CHICAGO--Providing free supplies of insulin and blood glucose test trips to families with type 1 diabetes in low- and lower-middle income families can result in improved blood-sugar control and diabetes-related knowledge, a new study of families in India suggests. The research results will be presented Tuesday, March 20, at ENDO 2018, the 100th annual meeting of the Endocrine Society in Chicago, Ill.
In Indian families with type 1 diabetes, the cost of care is largely borne by the family, with the highest economic burden borne by the lower and lower middle socio-economic class families, said lead researcher Vijayalakshmi Bhatia, M.D., professor at Sanjay Gandhi Postgraduate Institute of Medical Sciences in Lucknow, India. "Paucity of financial resources may result in inadequate spending on diabetes, which in turn can have an adverse effect on healthcare outcomes," she said.

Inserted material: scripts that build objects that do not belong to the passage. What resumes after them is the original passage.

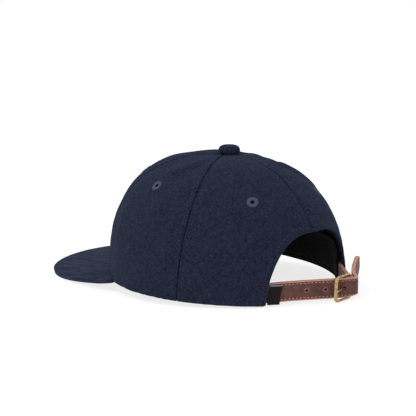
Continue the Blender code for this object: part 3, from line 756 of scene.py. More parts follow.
def leather_grain():
    """Shared group: pores and creases of leather, with a broad mottling."""
    name = "Leather grain"
    if name in bpy.data.node_groups:
        return bpy.data.node_groups[name]
    tree, given, result = group(name, {"Vector": "Vector"}, {"Height": "Float", "Mottling": "Float"})
    where = given.outputs["Vector"]
    warp = node(tree, "ShaderNodeTexNoise", {"Vector": where, "Scale": 300.0, "Detail": 2.0})
    shift = {0: warp.outputs[1], 1: (0.0015, 0.0015, 0.0015)}
    shifted = node(tree, "ShaderNodeVectorMath", shift, operation="MULTIPLY")
    moved = node(tree, "ShaderNodeVectorMath", {0: where, 1: shifted.outputs[0]}, operation="ADD")
    pores = {"Vector": moved.outputs[0], "Scale": 1100.0}
    cells = node(tree, "ShaderNodeTexVoronoi", pores, feature="DISTANCE_TO_EDGE")
    creases = ramp(tree, cells.outputs[0], 0.0, 0.22)
    fine = grain(tree, where, 1800.0, 3.0)
    tree.links.new(weighted(tree, creases, 0.6, fine, 0.4), result.inputs["Height"])
    tree.links.new(ramp(tree, grain(tree, where, 160.0, 4.0), 0.35, 0.65), result.inputs["Mottling"])
    return tree


class Finish:
    """A material with its Principled shader, its coordinates and a way to raise its surface."""

    def __init__(self, name):
        self.material = bpy.data.materials.new(name)
        self.material.use_nodes = True
        self.tree = self.material.node_tree
        self.shader = self.tree.nodes["Principled BSDF"]
        self.where = node(self.tree, "ShaderNodeTexCoord").outputs["Object"]

    def set(self, **values):
        """Sets numbers and colours on the shader's own sockets."""
        for name, value in values.items():
            self.shader.inputs[name.replace("_", " ")].default_value = value

    def use(self, tree, **inputs):
        """Adds a shared group."""
        made = self.tree.nodes.new("ShaderNodeGroup")
        made.node_tree = tree
        for name, value in inputs.items():
            if isinstance(value, bpy.types.NodeSocket):
                self.tree.links.new(value, made.inputs[name])
            else:
                made.inputs[name].default_value = value
        return made.outputs

    def colour(self, socket):
        """Links the surface's colour."""
        self.tree.links.new(socket, self.shader.inputs["Base Color"])

    def rough(self, socket):
        """Links the surface's roughness."""
        self.tree.links.new(socket, self.shader.inputs["Roughness"])

    def raise_by(self, height, distance, strength):
        """Raises the surface by a height, to a distance in metres."""
        inputs = {"Height": height, "Distance": distance, "Strength": strength}
        made = node(self.tree, "ShaderNodeBump", inputs)
        self.tree.links.new(made.outputs[0], self.shader.inputs["Normal"])

    def threads(self, count):
        """Height of a weave that follows the piece's own UV map."""
        where = node(self.tree, "ShaderNodeTexCoord").outputs["UV"]
        return self.use(woven(), Vector=where, Threads=count)["Height"]

    def painted(self, name):
        """A number stored on the piece's vertices."""
        return node(self.tree, "ShaderNodeAttribute", attribute_name=name).outputs["Fac"]


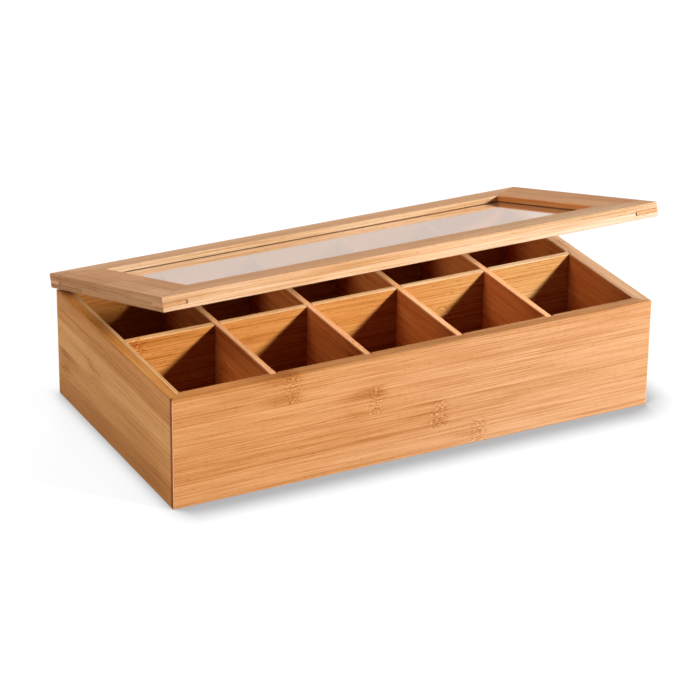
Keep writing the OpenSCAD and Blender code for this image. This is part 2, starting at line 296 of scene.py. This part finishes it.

For a condition like diabetes, where self-management is the key to controlling the disease, other social factors such as education status, urban or rural dwelling and access to healthcare facilities, among others, may impede a good outcome, despite provision of insulin and other supplies, Bhatia said.
The researchers studied, for the first time in India, the effect on blood sugar levels and diabetes-related knowledge of reducing the cost-related barrier, by providing free insulin and blood glucose test strips to 85 patients (average age 13 ½ years) from low- and middle-income families for one year. Additionally, in the second six months of the study, half the patients received phone calls from a diabetes nurse educator every two weeks.
The study found a significant improvement in hemoglobin A1c, a test that measures blood sugar control, at three and six months. Patients' knowledge of diabetes improved at six months despite only standard of care, with no special teaching or interaction. This suggests patients received improved insight into their diabetes through more frequent self-monitoring of their blood sugar levels, the researchers said.
During the second six months, the diabetes knowledge of the group receiving telephone calls improved compared to the non-telephone group. Improvements in A1c levels did not differ between those who received the calls and those who did not.
Urban families and families where the head of the household had more than a high school education showed greater improvement in diabetes knowledge than rural families or those with lower formal education.
"Policymakers can infer from this preliminary study that provision of free supplies will pay short-term (and possibly long-term via improved knowledge) dividends in improving the health of children and adolescents with type 1 diabetes from low- and lower-middle income families in a developing country," Bhatia said.